Sunday, July 28, 2013

The Advantages and Benefits of Relational Database And RDBMS

Continuation of my previous post about RDBMS, here is a summary of the relational database and RDBMS advantages from various sources.


A Relational Database Management System (RDBMS) is a software system that provides access to a relational database. The software system is a collection of software applications that can be used to create, maintain, manage and use the database. A "relational database" is a database structured on the "relational" model. Data are stored and presented in a tabular format, organized in rows and columns with one record per row.

A relational database is one of the most popular ways to store large amounts of data. The method in which the data is organized in a relational database makes it much easier for users to understand that data. It allows information to be easily grouped or compared by type, such as year or name.

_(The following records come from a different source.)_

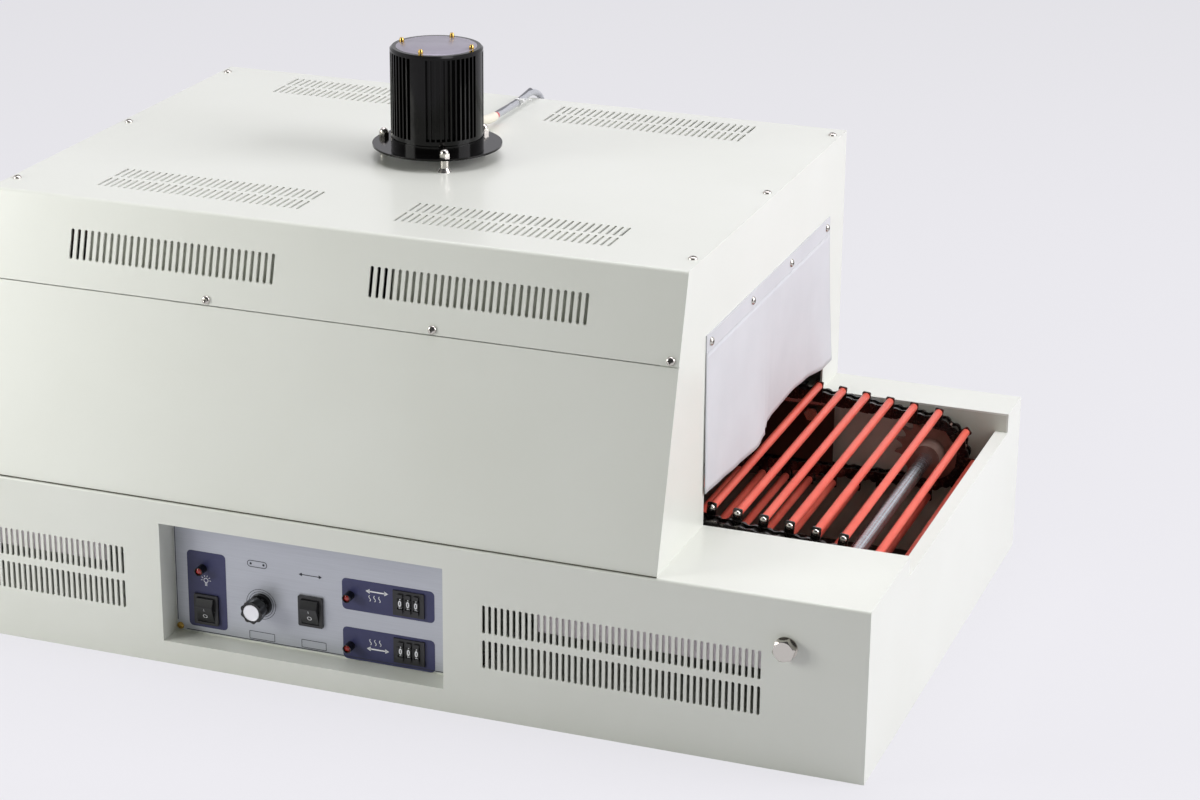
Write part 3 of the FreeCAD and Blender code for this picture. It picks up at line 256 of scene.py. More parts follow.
def grained(name, low, high, roughness, cell=0.9, depth=0.08, detail=2.0, relief=0.0003, index=1.53):
    """A finish whose colour and fine relief follow one grain."""
    material, tree, place = patterned(name)
    grit = add(tree, "ShaderNodeTexNoise", {"Vector": place, "Scale": per_mm(cell), "Detail": detail})
    tint = add(tree, "ShaderNodeMix", {
        "Factor": grit.outputs["Fac"], "A": linear(low), "B": linear(high)}, data_type="RGBA")
    grain = add(tree, "ShaderNodeBump", {
        "Height": grit.outputs["Fac"], "Strength": depth, "Distance": relief})
    skin = add(tree, "ShaderNodeBsdfPrincipled", {
        "Base Color": tint.outputs["Result"], "Roughness": roughness, "IOR": index,
        "Normal": grain.outputs["Normal"]})
    add(tree, "ShaderNodeOutputMaterial", {"Surface": skin.outputs["BSDF"]})
    return material


# Powder-coated sheet steel: an even pale cream with the faint ripple of baked powder and a soft sheen
powder_coat_cream, tree, place = patterned("powder_coat_cream")
cloud = add(tree, "ShaderNodeTexNoise", {"Vector": place, "Scale": per_mm(160), "Detail": 3.0})
tint = add(tree, "ShaderNodeMix", {
    "Factor": cloud.outputs["Fac"], "A": linear("#dadcd4"), "B": linear("#e3e5df")}, data_type="RGBA")
ripple = add(tree, "ShaderNodeTexNoise", {"Vector": place, "Scale": per_mm(2.5), "Detail": 1.0})
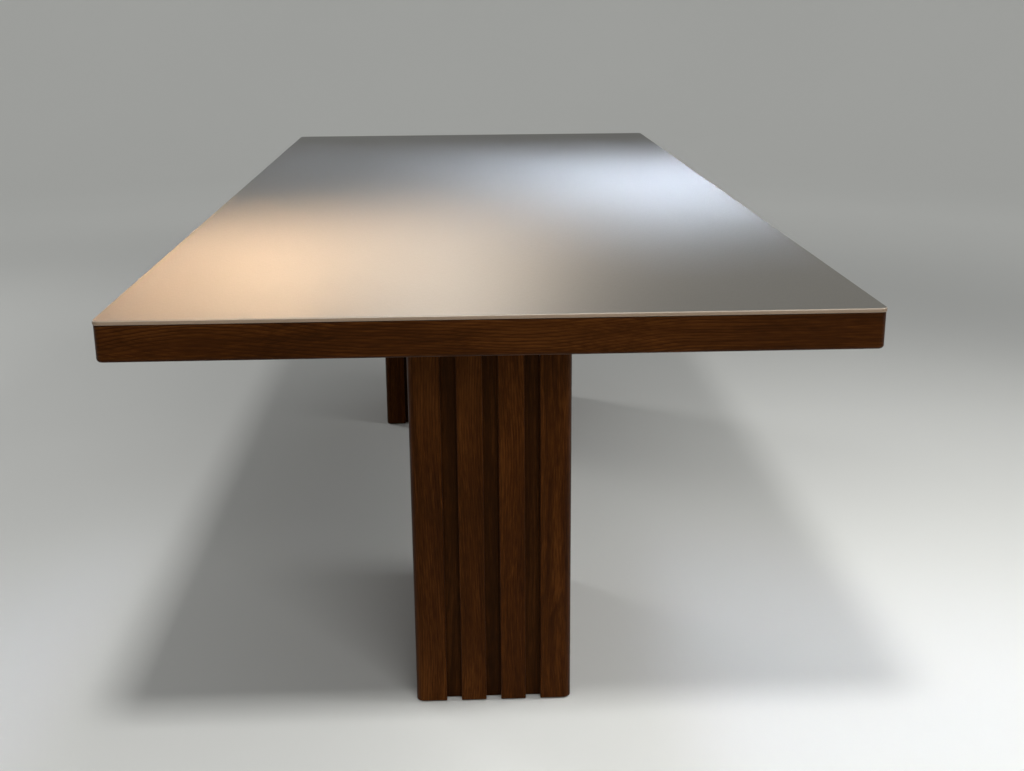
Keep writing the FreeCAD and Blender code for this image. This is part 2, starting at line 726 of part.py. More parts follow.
def make_table():
    bolt_bores = [make_head(pillar) for pillar in PILLARS]
    for pillar in PILLARS:
        make_pillar(pillar)

    keep(perimeter_screws("deck_rows", RAIL_TOP, "deck_screw_length", False, recess=True), "deck_screws")
    keep(perimeter_screws("soffit_rows", RAIL_BASE, "soffit_screw_length", True, recess=True), "soffit_screws")
    keep(stiffener_screws("stiffener_rows", recess=True), "stiffener_screws")
    deck_bores = perimeter_screws("deck_bores", RAIL_TOP, "deck_screw_length", False)
    soffit_bores = perimeter_screws("soffit_bores", RAIL_BASE, "soffit_screw_length", True)
    stiffener_bores = stiffener_screws("stiffener_bores")

    make_top_panel()
    make_panel_beads()
    make_rails(make_splines(), [deck_bores, soffit_bores])
    make_slab_boards([deck_bores], [soffit_bores, stiffener_bores, *bolt_bores])
    make_ribs()
    make_stiffeners(stiffener_bores)


def check_and_export():
    document.recompute()
    for item in document.Objects:
        if "Invalid" in item.State or "Error" in item.State:
            raise RuntimeError(f"{item.Label} failed: {item.State}")
    os.makedirs("parts", exist_ok=True)
    for item in parts:
        if item.Shape.isNull() or not item.Shape.isValid() or not item.Shape.Solids:
            raise RuntimeError(f"{item.Label} has no valid solid")
        item.Shape.exportStep(f"parts/{item.Label}.step")
        print(f"{item.Label}: {len(item.Shape.Solids)} solids, {item.Shape.Volume / 1000:.1f} cm3")
    print(f"{len(parts)} pieces")


make_table()
check_and_export()
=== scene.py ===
import math

import bmesh
import bpy
from mathutils import Matrix, Vector


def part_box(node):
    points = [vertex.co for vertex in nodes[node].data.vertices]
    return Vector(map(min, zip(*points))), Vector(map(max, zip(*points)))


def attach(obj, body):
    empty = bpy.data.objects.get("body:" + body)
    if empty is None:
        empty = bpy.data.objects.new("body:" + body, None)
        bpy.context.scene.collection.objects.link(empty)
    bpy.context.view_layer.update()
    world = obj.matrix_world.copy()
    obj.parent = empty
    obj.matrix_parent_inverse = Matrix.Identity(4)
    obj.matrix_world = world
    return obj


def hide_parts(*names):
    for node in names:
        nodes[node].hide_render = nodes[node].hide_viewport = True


# Dining table seen from its near end: satin stone panel, walnut slab and two fluted walnut pillars.
# Everything is in metres, with the floor at zero height and the table's length along Y.

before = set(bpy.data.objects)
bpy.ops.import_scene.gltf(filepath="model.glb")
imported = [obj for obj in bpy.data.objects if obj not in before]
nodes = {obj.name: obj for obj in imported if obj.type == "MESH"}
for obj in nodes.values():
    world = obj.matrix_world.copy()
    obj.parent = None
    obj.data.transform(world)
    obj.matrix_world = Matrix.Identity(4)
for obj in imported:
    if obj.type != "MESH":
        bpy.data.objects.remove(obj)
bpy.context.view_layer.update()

# Camera, fitted to the corners of the table top and of the near pillar
CAMERA_PLACE = Vector((-0.0441, -2.8449, 1.1429))
CAMERA_YAW = 0.04035
CAMERA_DROP = 0.28937
CAMERA_ROLL = -0.00744
PICTURE_WIDTH = 1024
FOCAL_PIXELS = 1287.8
SENSOR_WIDTH = 36.0
CLIP_END = 60.0

# Finishes, as linear colours
WHITE = (1.0, 1.0, 1.0)
STONE = (0.062, 0.057, 0.048)
# Painted sheen on the stone's cut edge, and a painted highlight along its upper arris
STONE_EDGE_SHEEN = (0.200, 0.142, 0.094)
STONE_ARRIS_HIGHLIGHT = (0.27, 0.225, 0.175)
WALNUT_DARK = (0.0115, 0.0026, 0.0004)
WALNUT_MID = (0.0410, 0.0108, 0.0013)
WALNUT_LIGHT = (0.0960, 0.0300, 0.0056)
# Paler walnut for the edges, partly wear and partly a painted sheen
WALNUT_WEAR_AND_SHEEN = (0.1150, 0.0600, 0.0340)
WALNUT_GLOSS_TINT = (1.0, 0.45, 0.18)
WALNUT_GLOSS_LEVEL = 0.16
CORE_DARK = (0.36, 0.22, 0.11)
CORE_MID = (0.50, 0.34, 0.18)
CORE_LIGHT = (0.60, 0.43, 0.25)
FLOOR = (0.60, 0.605, 0.58)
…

A relational database acts as a collection of several separate lists of related information from which data can be extracted. According to the online journal Phyloinformatics, relational database design provides better speed, a more flexible size and higher efficiency than other types of databases. The power of a relational database is that you can continue to add and retrieve data for the duration of a project. Relational databases lend themselves to diverse financial, scientific and marketing uses, given their flexibility and robust data structure.

1. Data Structure
The table format is simple and easy for database users to understand and use. RDBMSs provide data access using a natural structure and organization of the data. Database queries can search any column for matching entries.

2. Multi-User Access
RDBMSs allow multiple database users to access a database simultaneously. Built-in locking and transactions management functionality allow users to access data as it is being changed, prevents collisions between two users updating the data, and keeps users from accessing partially updated records.

3. Privileges
Authorization and privilege control features in an RDBMS allow the database administrator to restrict access to authorized users, and grant privileges to individual users based on the types of database tasks they need to perform. Authorization can be defined based on the remote client IP address in combination with user authorization, restricting access to specific external computer systems.

4. Network Access
RDBMSs provide access to the database through a server daemon, a specialized software program that listens for requests on a network, and allows database clients to connect to and use the database. Users do not need to be able to log in to the physical computer system to use the database, providing convenience for the users and a layer of security for the database. Network access allows developers to build desktop tools and Web applications to interact with databases.

5. Speed
The relational database model is not the fastest data structure. RDBMS advantages, such as simplicity, make the slower speed a fair trade-off. Optimizations built into an RDBMS, and the design of the databases, enhance performance, allowing RDBMSs to perform more than fast enough for most applications and data sets. Improvements in technology, increasing processor speeds and decreasing memory and storage costs allow systems administrators to build incredibly fast systems that can overcome any database performance shortcomings.

6. Maintenance
RDBMSs feature maintenance utilities that provide database administrators with tools to easily maintain, test, repair and back up the databases housed in the system. Many of the functions can be automated using built-in automation in the RDBMS, or automation tools available on the operating system.

7. Language
RDBMSs support a generic language called "Structured Query Language" (SQL). The SQL syntax is simple, and the language uses standard English language keywords and phrasing, making it fairly intuitive and easy to learn. Many RDBMSs add non-SQL, database-specific keywords, functions and features to the SQL language.

8. Functions
Relational databases offer a wide array of functions that create advanced data manipulation techniques. They support relational algebra as well as set operations. This includes operations to select, join and divide. Many of these operations are possible only with relational databases. This data manipulation is possible with the use of queries, generally in Structured Query Language (SQL), to manage the data and give users the information they are looking for.

9. Efficiency
Efficiency is one of the benefits to a relational database. Because of the ways in which data can be compared and combined, each piece of data needs to be saved in only one place. This is related to the process of normalizing the database, which eliminates the need for duplicate data. Since each piece of data is saved in only one location, it is much easier and quicker to update. The language used to create the database, SQL, can also validate date entry.

Because relational databases are highly customizable, users can present data in any way they wish. One of the most important concepts of the database is known as a view. Although the data is stored in tables, which may never change attributes, users can customize or delete a view easily without affecting the data. Views manipulate the data to present the important pieces that users would like to see, while removing the unnecessary data that is not used. This is similar to copying and pasting the important parts of documents into one file.

11. Scalable
Both in the number of records, or rows, and the number of fields, a database can be enlarged to enhance its usability. Whether a relational database is complex or simple, the size is scalable. Records can be added over time. The flexible structure also allows the addition of new fields not anticipated in the initial database design. By adding records and fields, the size of the database can be increased for a particular project.

12. Minimizes Duplication and Inconsistencies
The relational database inherently lacks duplication. Data entry is streamlined because the user enters and stores a particular bit of information only once. This allows for less data entry, which minimizes data entry errors. The design eliminates inconsistencies in data retrieval and formatting.

13. Generate Metadata
The streamlined design of a relational database allows for generation of metadata, or data about data. For example, the user can generate statistics about the frequency that a value occurs in the table.